The first-year Ph.D. student said he had a relatively short time to assemble the instrument and looks forward to making some tweaks before next year’s field season, which is scheduled to end at South Pole.
“It’s really been a scramble to design it, engineer it, fix everything that didn’t work and get it ready to go,” he said of the homemade density analyzer.
This was Breton’s first season in Antarctica. Expecting temperatures on the polar plateau in at least the negative 40 degrees Celsius range, he built a large, insulated wood box to hold all of the electronics for the density analyzer. It turned out the austral summer was not so harsh, and Breton’s equipment overheated.
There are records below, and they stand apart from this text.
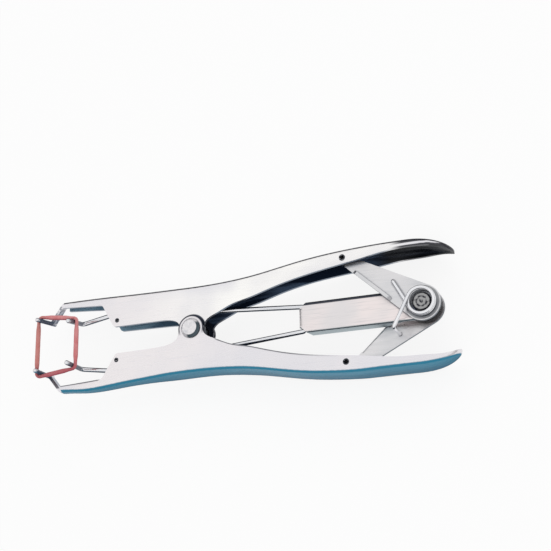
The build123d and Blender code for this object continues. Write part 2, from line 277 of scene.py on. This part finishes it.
def paintUpperEndReflections(tree, s, vector, place, fromRim, belowTop, colour):
    # painted reflection: the grip's end mirrors a dark surround, with painted bright streaks in it
    warp = minus(tree, grain(tree, vector, s["warpScale"], s["warpStretch"]), 0.5)  # about 0
    warp = times(tree, warp, s["warpReach"])
    drift = plus(tree, fromRim, times(tree, warp, fade(tree, place["X"], s["warpX"])))
    bright = times(tree, fade(tree, drift, s["streakFrom"]), fade(tree, drift, s["streakTo"]))
    colour = tint(tree, colour, s["gripDarkReflection"], fade(tree, place["X"], s["gripX"]),
                  minus(tree, 1.0, bright), s["gripDepth"])
    # so does the tongue that carries the front prong, in painted dark blotches
    blotches = grain(tree, vector, s["tongueScale"], s["tongueStretch"])
    return tint(tree, colour, s["prongDarkReflection"], fade(tree, place["X"], s["tongueX"]),
                fade(tree, blotches, s["tongueRange"]), belowTop, s["tongueDepth"])


def paintHollowShade(tree, s, side, vector, place, hollow, colour):
    # painted shade in the hollow, with a painted reflection streak along its walls, a paler painted
    # blue reflection in the jaws and painted black shade in the upper grip
    streak = fade(tree, grain(tree, vector, s["wallScale"], s["wallStretch"]), s["wallRange"])
    dark = blendColour(tree, streak, s["hollowShadeDark"], s["hollowStreakReflection"])
    jaws = blendColour(tree, streak, s["jawHollow"], s["jawHollowDeep"])
    dark = blendColour(tree, fade(tree, place["X"], s["jawEndX"]), jaws, dark)
    if side > 0:
        grip = blendColour(tree, streak, s["gripHollow"], s["gripStreakReflection"])
        dark = tint(tree, dark, grip, fade(tree, place["X"], s["gripHollowX"]))
    return tint(tree, colour, dark, hollow)


def paintEarShade(tree, s, side, place, facing, colour):
    # painted shade round the pivot's ear: its rim is dark, and so is the face beside it
    fromPivot = distanceFrom(tree, place, pivotX)
    near = times(tree, fade(tree, facing["Z"], s["earFacing"]), fade(tree, place["Y"], s["earY"]))
    line = fade(tree, fromPivot, s["lowerEarLine" if side < 0 else "upperEarLine"])
    colour = tint(tree, colour, s["earShadeLine"], line, near)
    # painted shade on upright faces in the throat by the pivot
    upright = fade(tree, calc(tree, "ABSOLUTE", facing["Z"]), s["uprightFacing"])
    throat = times(tree, fade(tree, fromPivot, s["throatReach"]),
                   fade(tree, place["X"], s["throatX"]))
    return tint(tree, colour, s["earShadeLine"], upright, throat)


def armMaterial(name, side):
    # side is 1 for the upper arm and -1 for the lower one
    s = armPlate
    material, tree, shader = startMaterial(name, 1.0, s["roughness"])
    vector, place, facing = surfaceInputs(tree)
    across = times(tree, place["Y"], side)
    outward = times(tree, facing["Y"], side)
    rise = minus(tree, place["Z"], midHeight)

    def beyond(curve):
        return minus(tree, across, times(tree, curveOf(tree, place["X"], curve), s["curveTop"]))

    # the middle of the channel, seen from the side, tells its inner faces from its outer ones
    fromEnd = larger(tree, minus(tree, place["X"], s["gripEndX"]), 0.0)
    inside = plus(tree, times(tree, outward, beyond(s["channelMiddle"])),
                  times(tree, facing["Z"], rise), times(tree, facing["X"], fromEnd))
    hollow = fade(tree, inside, s["hollowDepth"])

    pale = s["pale"]
    if side > 0:
        pale = blendColour(tree, fade(tree, place["X"], s["handleX"]), pale, s["handlePale"])
    marks, colour = polishedBase(tree, vector, s, pale)
    # cut edges of the sheet, darker than its faces
    colour = tint(tree, colour, s["cutEdge"], fade(tree, outward, s["cutFacing"]),
                  fade(tree, inside, s["cutOutside"]))

    fromRim = beyond(s["nearWallEdge"])
    belowTop = fade(tree, rise, s["nearRise"])
    web = fade(tree, outward, s["webFacing"])
    if side < 0:
        colour = paintWebReflection(tree, s, vector, rise, facing["Z"], colour, web)
        colour = paintLowerRimShade(tree, s, place, facing, fromRim, belowTop, colour)
    else:
        # a painted dark reflection along the upper arm's bend from its face to its web
        colour = tint(tree, colour, s["bendReflectionLine"], fade(tree, outward, s["bendFrom"]),
                      fade(tree, outward, s["bendTo"]))
        colour = paintUpperEndReflections(tree, s, vector, place, fromRim, belowTop, colour)
    colour = paintHollowShade(tree, s, side, vector, place, hollow, colour)
    colour = paintEarShade(tree, s, side, place, facing, colour)

    # painted reflection: the round prong is dark along its side and bright at its tip
    prong = times(tree, fade(tree, place["X"], s["prongX"]), fade(tree, rise, s["prongFrom"]),
                  fade(tree, rise, s["prongTo"]))
    colour = tint(tree, colour, s["prongDarkReflection"], prong, s["prongDepth"])
    # the jaws' open hollow gets hardly any shade from its own walls
    openJaw = times(tree, hollow, fade(tree, place["X"], s["jawOpenX"]), s["jawOpenDepth"])
    contact = larger(tree, contactShade(tree, s), openJaw)
    # painted shade in corners and against other pieces
    colour = blendColour(tree, contact, s["contactShadeTone"], colour)

    # the faces with painted reflection and shade are duller than the bright ones
    dull = larger(tree, hollow, times(tree, prong, s["prongDull"]))
    if side < 0:
        dull = larger(tree, dull, web)
    plug(tree, shader.inputs["Metallic"], minus(tree, 1.0, dull))
    shader.inputs["Specular IOR Level"].default_value = s["specular"]
    finishSurface(tree, shader, s, colour, marks)
    return material


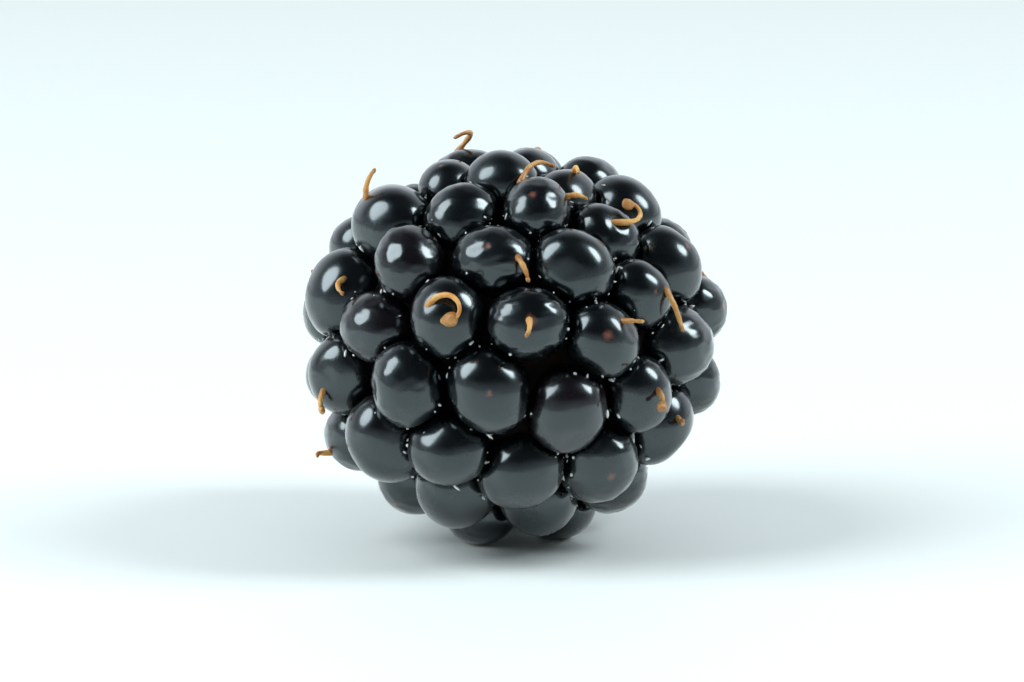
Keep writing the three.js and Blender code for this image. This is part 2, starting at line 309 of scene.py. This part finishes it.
def make_drupelets(name, indices, finish):
    """Juicy drupelets, each a ball pressed to the shape that its neighbours leave it."""
    bm = bmesh.new()
    for _ in indices:
        bmesh.ops.create_icosphere(bm, subdivisions=BALL_LEVEL, radius=1 / MM)
    piece = new_piece(name, bm, finish)
    balls = spots_of(piece).reshape(len(indices), -1, 3)
    tones, scars = np.empty(balls.shape[:2]), np.zeros(balls.shape[:2])
    for order, index in enumerate(indices):
        directions = unit(balls[order])
        tones[order] = scatter(index, 18)
        reach = press(index, directions)
        if scatter(index, 20) < SCARRED_SHARE:
            size = math.radians(3.5 + 5 * scatter(index, 21) ** 2)
            spread = np.arccos(np.clip(directions @ scar_of(index), -1, 1)) / size
            spread *= 1 + 0.5 * ripple(directions, 0.15, 2.9 * index)
            scars[order] = np.clip(1.3 - spread, 0, 1)
            reach -= SCAR_DEPTH * scars[order]
        balls[order] = centres[index] + directions * reach[:, None]
    reshape(piece, balls.reshape(-1, 3))
    paint(piece, "tone", tones.ravel())
    paint(piece, "scar", scars.ravel())
    return piece


def crevice_places():
    """Where two drupelets meet: the drupelet, the way to its neighbour and the way out, and a number each."""
    for index in range(DRUPELET_COUNT):
        distance = np.linalg.norm(centres - centres[index], axis=1)
        for other in np.flatnonzero((distance > 0) & (distance < radii + radii[index])):
            normal = unit(centres[other] - centres[index])
            out = unit(centres[index] - MIDDLE)
            yield index, normal, unit(out - (out @ normal) * normal), 3 * (index * DRUPELET_COUNT + other)


def make_painted_crevice_glints(finish):
    """Tiny pale grains and hairs where drupelets meet, coloured white so that they show as the glints there:
    painted glints.
    """
    bm = bmesh.new()
    for index, normal, out, first in crevice_places():
        for number in range(first, first + 3):
            if scatter(number, 51) < GLINT_SPECKS_KEPT and centres[index][2] > DRUPELET_RADIUS:
                side = turned(out, normal, 2.6 * (scatter(number, 52) - 0.5))
                lean = math.radians(24 + 24 * scatter(number, 53))
                way = normal * math.cos(lean) + side * math.sin(lean)
                spot = centres[index] + way * press(index, way[None])[0]
                room = np.linalg.norm(centres - spot, axis=1) - radii
                if np.partition(room, 1)[1] > WIDEST_GLINT_CREVICE:
                    continue
                size = 0.035 + 0.07 * scatter(number, 54) ** 2
                lie = Vector(somewhere(number, 58)).to_track_quat("Z", "Y").to_matrix().to_4x4()
                stretch = Matrix.Diagonal((1, 1, 1 + 4 * scatter(number, 56) ** 2, 1))
                shape = Matrix.Translation(Vector(spot)) @ lie @ stretch
                bmesh.ops.create_icosphere(bm, subdivisions=1, radius=size, matrix=shape)
    return new_piece("painted_crevice_glints", bm, finish)


# ---------------------------------------------------------------- the stem end

PIT_MOUTH = MIDDLE + STEM * OUTLINE[1] / 2


def make_flesh(finish):
    """What the drupelets have grown on. It shows only between them and in the pit."""
    bm = bmesh.new()
    bmesh.ops.create_icosphere(bm, subdivisions=6, radius=1 / MM)
    piece = new_piece("flesh", bm, finish)
    spots = MIDDLE + unit(spots_of(piece)) * (REACH - FLESH_DEPTH)
    height = (spots - PIT_MOUTH) @ STEM
    aside = np.linalg.norm(spots - PIT_MOUTH - height[:, None] * STEM, axis=1) / PIT_RADIUS
    floor = -PIT_DEPTH * np.sqrt(np.clip(1 - aside**2, 0, 1))
    lower = np.where(aside < 1, np.minimum(height, floor), height) - height
    reshape(piece, spots + lower[:, None] * STEM + 0.12 * unit(spots - MIDDLE) * ripple(spots, 0.5)[:, None])
    return piece


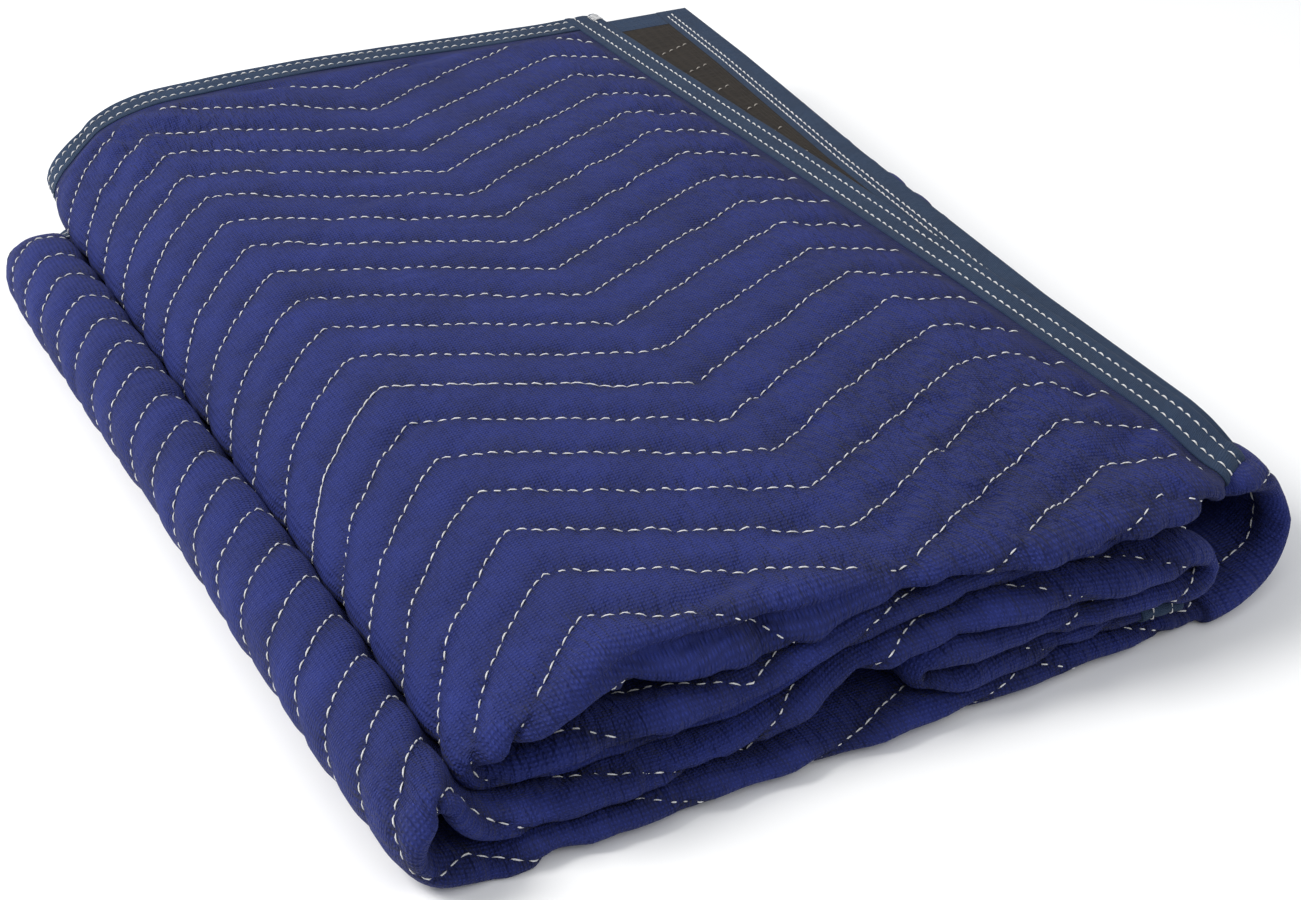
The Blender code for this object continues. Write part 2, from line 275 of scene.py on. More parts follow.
# Arc length of the strip's middle from the quilting's left peak column, along the path.
_x = plain_x(STATIONS, 0.3, 0.5)
_steps = np.hypot(np.diff(_x), np.diff(STATIONS[:, Z]))
ALONG = np.concatenate([[0.0], np.cumsum(_steps)])
TOP_RUN = int(np.argmax(_x < -20.0))
ALONG -= np.interp(0.0, -_x[:TOP_RUN], ALONG[:TOP_RUN])


def station_near(x, z):
    return int(np.argmin(np.hypot(_x - x, STATIONS[:, Z] - z)))


UPPER_END = station_near(-33, 19.0)
RIGHT_START = station_near(225, 36.5)
RIGHT_END = station_near(222, 3.6)
LOWER_START = station_near(-40, 3.6)
LOWER_TOP = station_near(-61, 26.8)
LOWER_END = station_near(-48, 14.4)

# ---------------------------------------------------------------- rows across the cloth
BODY_ROWS = 185
FRONT_ROWS = 12
FOLD_STEP = 10
EDGE_INSETS = (1.0, 4.0, 8.0, 12.5, 17.3, 18.2, 19.4)
FOLD_ARC = 5.5

Row = namedtuple("Row", "inset depth angle")


def rows_across():
    edge = [Row(inset, None, 0) for inset in EDGE_INSETS]
    depths = np.linspace(0.955, 0.055, BODY_ROWS).tolist()
    depths += np.linspace(0.055, 0.0, FRONT_ROWS)[1:].tolist()
    ply_a = edge + [Row(None, depth, 0) for depth in depths]
    fold = [Row(None, 0.0, angle) for angle in range(FOLD_STEP, 180, FOLD_STEP)]
    ply_b = [row._replace(angle=180) for row in reversed(ply_a)]
    return ply_a + fold + ply_b


# Places where the lying cloth leaves the CAD's plain folds: middle of each and its half widths,
# along the strip and in depth, and the shift there.
Nudge = namedtuple("Nudge", "along width place reach dx dz")


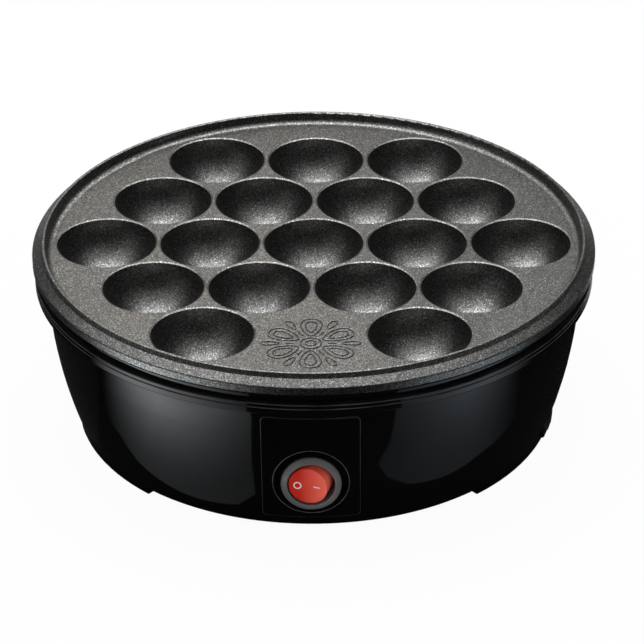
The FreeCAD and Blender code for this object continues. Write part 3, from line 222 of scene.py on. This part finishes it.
def panel_black():
    """The wall's gloss black, with a painted highlight: a paler line along the panel's rounded outline."""
    look = gloss_surface("panel_gloss", 0.25)

    def past_corner(letter, middle, reach):
        off_middle = look.math("ABSOLUTE", look.math("SUBTRACT", look.parts(look.place)[letter], middle))
        return look.math("MAXIMUM", look.math("SUBTRACT", off_middle, reach - PANEL_CORNER), 0.0)

    across = past_corner("X", 0.0, PANEL_HIGH.x)
    up = past_corner("Z", (PANEL_LOW.z + PANEL_HIGH.z) / 2, (PANEL_HIGH.z - PANEL_LOW.z) / 2)
    beyond = look.length(look.node("CombineXYZ", {"X": across, "Y": up}).outputs[0])
    # painted highlight: the base colour goes paler along the rounded outline, where the edge would catch the
    # light
    outline = look.levels(beyond, 0.0, 1.0, PANEL_CORNER - 0.45 * MM, PANEL_CORNER - 0.15 * MM)
    return black_with_painted_highlight(look, outline, 0.035)


def satin_black(name, shade, roughness, grain=1600.0, level=0.5):
    """Fine-textured black moulding."""
    look = Surface(name, Specular_IOR_Level=level)
    fresh = (shade, shade, shade * 1.04)
    worn = (shade * 1.5, shade * 1.5, shade * 1.55)
    look.link(look.ramp(look.noise(60.0, 3.0), (0.35, fresh), (0.75, worn)), "Base Color")
    look.link(look.levels(look.noise(grain * 0.6, 2.0), roughness - 0.08, roughness + 0.1), "Roughness")
    look.link(look.bump(look.cells(grain, "Distance"), 0.04 * MM, 0.5), "Normal")
    return look.material


def red_lens():
    """Translucent red moulding, with a painted sheen that turns it pale pink towards its raised side."""
    look = Surface(
        "red_lens",
        Subsurface_Weight=0.35,
        Subsurface_Radius=(4.0 * MM, 0.6 * MM, 0.3 * MM),
        Coat_Weight=0.3,
        Coat_Roughness=0.22,
    )
    deep = look.ramp(look.noise(160.0, 2.0), (0.3, (0.52, 0.015, 0.006)), (0.7, (0.60, 0.024, 0.010)))
    # painted sheen: the base colour goes pale pink towards the raised side, standing in for the soft
    # reflection that it catches
    painted_sheen_side = look.levels(look.parts(look.place)["X"], 0.0, 1.0, -5.0 * MM, 6.0 * MM)
    look.link(look.mix(painted_sheen_side, deep, (0.94, 0.165, 0.115)), "Base Color")
    look.link(look.levels(look.noise(900.0, 2.0), 0.15, 0.26), "Roughness")
    look.link(look.bump(look.noise(120.0, 1.0), 0.1 * MM, 0.08), "Normal")
    return look.material


def printed_white():
    look = Surface("printed_white")
    ink = look.ramp(look.noise(2500.0, 2.0), (0.2, (0.62, 0.60, 0.58)), (0.7, (0.82, 0.80, 0.78)))
    look.link(ink, "Base Color")
    look.link(look.levels(look.noise(3000.0), 0.35, 0.55), "Roughness")
    return look.material


def rubber(name, shade):
    """Matt black rubber with a little pale dust on it."""
    look = Surface(name)
    dust = (shade * 2.2, shade * 2.2, shade * 2.1)
    look.link(look.ramp(look.noise(240.0, 4.0), (0.35, grey(shade)), (0.8, dust)), "Base Color")
    look.link(look.levels(look.noise(700.0, 3.0), 0.6, 0.85), "Roughness")
    look.link(look.bump(look.noise(1800.0, 2.0), 0.05 * MM, 0.6), "Normal")
    return look.material


def sheet_metal(name, colour, roughness, run=(1.0, 30.0, 1.0), stain=0.0):
    """Rolled or plated metal: fine streaks along the roll, blotches, and heat stain if any."""
    look = Surface(name, Metallic=1.0)
    darker = tuple(c * 0.72 for c in colour)
    streaks = look.noise(1.0, 3.0, 0.6, look.stretched(*(60.0 * r for r in run)))
    base = look.ramp(streaks, (0.3, darker), (0.7, colour))
    if stain:
        blotch = look.levels(look.noise(45.0, 4.0), 0.0, stain)
        base = look.mix(blotch, base, (0.30, 0.17, 0.07))
    look.link(base, "Base Color")
    look.link(look.levels(look.noise(300.0, 3.0), roughness - 0.08, roughness + 0.12), "Roughness")
    look.link(look.bump(streaks, 0.04 * MM, 0.25), "Normal")
    return look.material


def ceramic():
    look = Surface("ceramic")
    glaze = look.ramp(look.noise(500.0, 4.0), (0.25, (0.70, 0.67, 0.60)), (0.7, (0.86, 0.84, 0.79)))
    look.link(glaze, "Base Color")
    look.link(look.levels(look.noise(900.0), 0.14, 0.34), "Roughness")
    look.link(look.bump(look.noise(1400.0, 2.0), 0.04 * MM, 0.4), "Normal")
    return look.material


def woven_sleeve():
    look = Surface("woven_sleeve", Roughness=0.75)
    weave = look.node("TexChecker", {"Vector": look.place, "Scale": 2600.0}).outputs["Fac"]
    look.link(look.ramp(weave, (0.0, (0.62, 0.58, 0.48)), (1.0, (0.80, 0.77, 0.68))), "Base Color")
    look.link(look.bump(weave, 0.12 * MM, 0.8), "Normal")
    return look.material


def silicone_jacket():
    look = Surface("silicone_jacket")
    skin = look.ramp(look.noise(300.0, 3.0), (0.3, (0.60, 0.59, 0.56)), (0.75, (0.74, 0.73, 0.70)))
    look.link(skin, "Base Color")
    look.link(look.levels(look.noise(900.0), 0.4, 0.6), "Roughness")
    look.link(look.bump(look.noise(1500.0), 0.05 * MM, 0.4), "Normal")
    return look.material


def moulded_white():
    look = Surface("moulded_white")
    resin = look.ramp(look.noise(120.0, 3.0), (0.3, (0.72, 0.69, 0.60)), (0.75, (0.82, 0.80, 0.72)))
    look.link(resin, "Base Color")
    look.link(look.levels(look.noise(700.0), 0.34, 0.55), "Roughness")
    look.link(look.bump(look.noise(1500.0), 0.04 * MM, 0.4), "Normal")
    return look.material


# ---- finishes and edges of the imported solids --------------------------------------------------

# heights of the painted highlight lines: on the ring just above the seam, and on the wall's lip just below it
RING_HIGHLIGHT_HEIGHT = SEAM + 1.4 * MM
LIP_HIGHLIGHT_HEIGHT = SEAM - 0.3 * MM

# degrees between two faces from which their edge stays sharp
PLATE_SHARP_FROM = 18.0
SHARP_FROM = 32.0

zinc = sheet_metal("zinc", (0.60, 0.60, 0.57), 0.3)
tinned = sheet_metal("tinned_brass", (0.70, 0.64, 0.46), 0.28)
jacket = silicone_jacket()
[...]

He had to drill holes in the box to provide ventilation.
“Until you have a firsthand knowledge of what it’s really like [here],” he noted, “it’s difficult to design instrumentation that’s really fit for what you’re doing.”
Down for next season
Andrei Kubatov said that ITASE is not only a unique platform for science but an excellent opportunity for teaching young scientists in the field.
“It’s very important,” said Kutabov, a research assistant professor with the Climate Change Institute whose work revolves around how volcanic eruptions force climate change.
Mayewski likened the experience to an apprenticeship. “We like to think we’re producing field savvy scientists who can take care of themselves really well in these extreme environments and understand how to have a good time and do a lot of good science,” he said.
For Koenig, the University of Washington graduate student, the traverse got her out from behind a computer screen and into an environment where “every day was different.”
“I usually look at ice sheets from a satellite,” she said.
Next year, the ITASE team will have to cover far more ground to reach the South Pole from where it left its equipment and vehicles. Several other countries are also doing ITASE traverses next year in conjunction with the International Polar Year, according to Mayewski.
“There’s plenty more to learn in East Antarctica,” Mayewski said. “Every year the program gets better and better.”